英国は18世紀後半に産業革命が起きた国であるが、その後の2度の大戦、戦後の社会保障制度の拡充、基幹産業の国有化などに伴い、未曾有の経済不振に陥った。だが、1979年のサッチャー政権の誕生以降、国有企業の民営化、金融サービスを中心としたサービス立国化の政策により、経済的な回復を図ることができた。
そのため、現状の経済構造も独特で、GDPに占める第3次産業(サービス業)の割合が79.6%に達し、産業別の労働人口も83.5%を占めており、先進国の中でも突出している。
特に、金融業がその大部分を占めている。例えば、英国の金融関係のサービス輸出は2014年に2200億ポンドに達し、輸出全体の43%を占めている。この数値も、先進国の中では突出している。ちなみに、基幹産業が金融業であるという大国は、世界で英国のみである。
■自分の階級を明確に意識している英国人
社会的に見た場合も、英国は先進国の中で特異な存在となっている。
貴族院が存在していることから分かる通り、貴族などの特権階級が存在し、現在でも大きな影響力を持っている。20世紀初頭の一時期、相続税・財産税が高い税率となった際には、一部の貴族の所領経営が困難な時期もあったが、多くの貴族は、その困難を乗り越え、現在でも存続している。
例えば、第6代ウェストミンスター公爵のジェラルド・グローヴナー氏は、ロンドン市内のメイフェア地区(米国大使館、日本大使館、高級ホテル、高級住宅などのある地域で、東京で言えば銀座のような地域)のほとんどの土地・建物を所有している。その賃貸収入により、所得番付では常に上位である。同氏の総資産は日本円で1兆円以上とも言われている。
このように、貴族は現在でも膨大な土地を有しており、経済的な影響力も絶大である。英国では土地、建物等の賃貸借契約において、現在でも家主の権利が非常に強いが、この背景には、貴族等の特権階級が存続してきた歴史が色濃く反映されていると言われる。
また、英国社会は「クラス」(階級制度)社会であるとも言われる。正式な定義はないが、一般的には、王室、貴族、地主、資産家などが「アッパークラス」(上流階級)で、パブリックスクールからオックスフォード大学、ケンブリッジブリッジ大学に進学するのが一般的とされている。その次が「ミドルクラス」(中流階級)であり、一般的なホワイトカラーに属するクラスである。大学に進学するのは、一般的にこの階級以上に属する人達が多いと言われる(ミドルクラスをさら3つに分ける場合もある)。
最後が「ワーキングクラス」(労働者階級)で、ブルーカラーに属する階級である。義務教育を終えるとすぐに社会に出るのが一般的で、大学に進学するのは稀だとされている。

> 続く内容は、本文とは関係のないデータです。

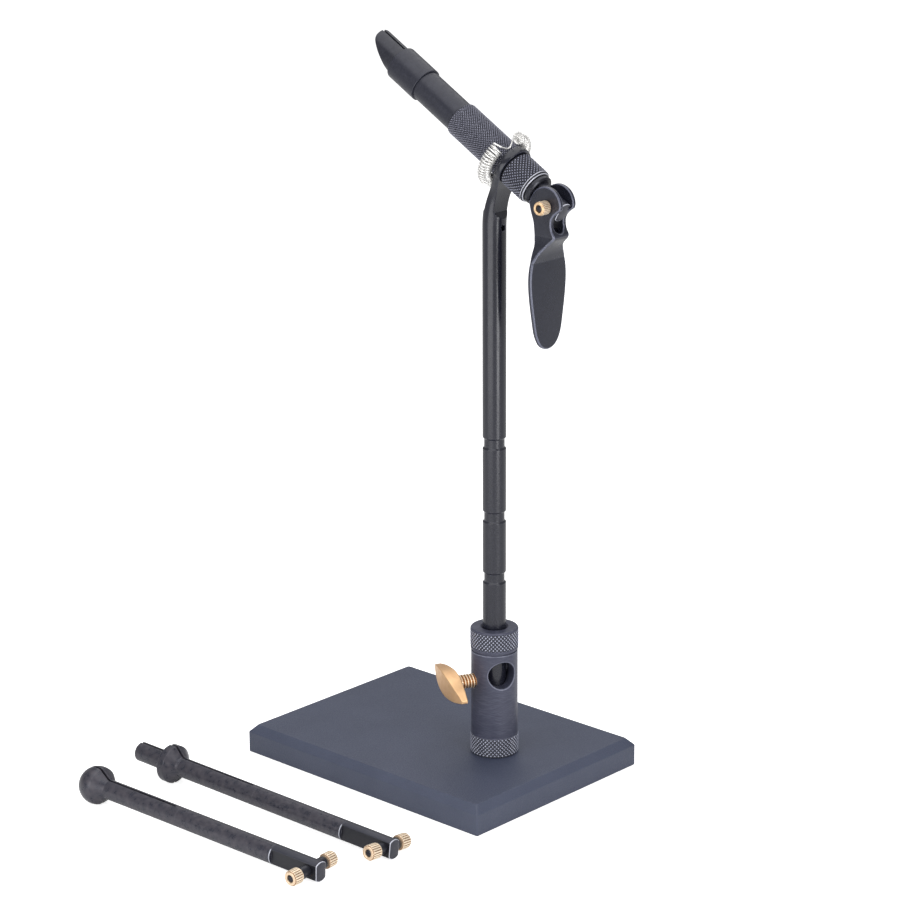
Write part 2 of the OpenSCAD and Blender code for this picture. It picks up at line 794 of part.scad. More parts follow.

筆者がかつて英国に駐在した際、英国人のスタッフが「自分はワーキングクラス(労働者階級)の出身である」「自分はアッパーミドルクラス(上位中流階級)の出身である」といったことを当然のように話しているを聞き、自分が社会のどの階級に属しているかを明確に意識していることに驚いた経験がある。
また、英国人の間では、話す英語を聞くと、大体どの階級かを知ることができるとも言われる。映画「マイ・フェア・レディ」で、労働者階級がよく使うコックニー(Cockney)訛りの女性に、上流階級の英語、マナーを身につけさせるという物語の背景を初めて理解できた。
上流階級と労働者階級では教育水準に大きな違いがあり、それに伴う所得格差も発生している。英国では「労働者階級出身者が成功するためには、サッカー選手かミュージシャンになるしかない」とまことしやかなジョークが言われる程である。
■英国内の「対立」の結果なのか?
今回の国民投票に関して各種報道機関が行った分析では、以下のような結果が報じられている。
・地域的には、イングランド以外で残留支持が過半数を占めた。ロンドン以外のイングランドでは離脱支持が多数を占めた。
・年代的には、若い世代で残留支持が多数を占めた。一方、40代後半以上の世代は離脱を選択した。
・所得別では、高所得者が残留を選択したのに対し、低所得者になればなるほど離脱を選択した。
・学歴別では、高学歴者は残留を選択した。一方、義務教育のみの人は離脱を選択した。
・投票率は、ロンドン以外のイングランドが高くなり、年齢別では60歳以上が非常に高い投票率となった。
今回の国民投票を、地域間、世代間、階級間などの対立の結果であるとする専門家もいる。だが実態は、そのような対立の問題よりも、社会的に不満を持つ一般市民に離脱派が上手く訴えかけた結果であると言えるだろう。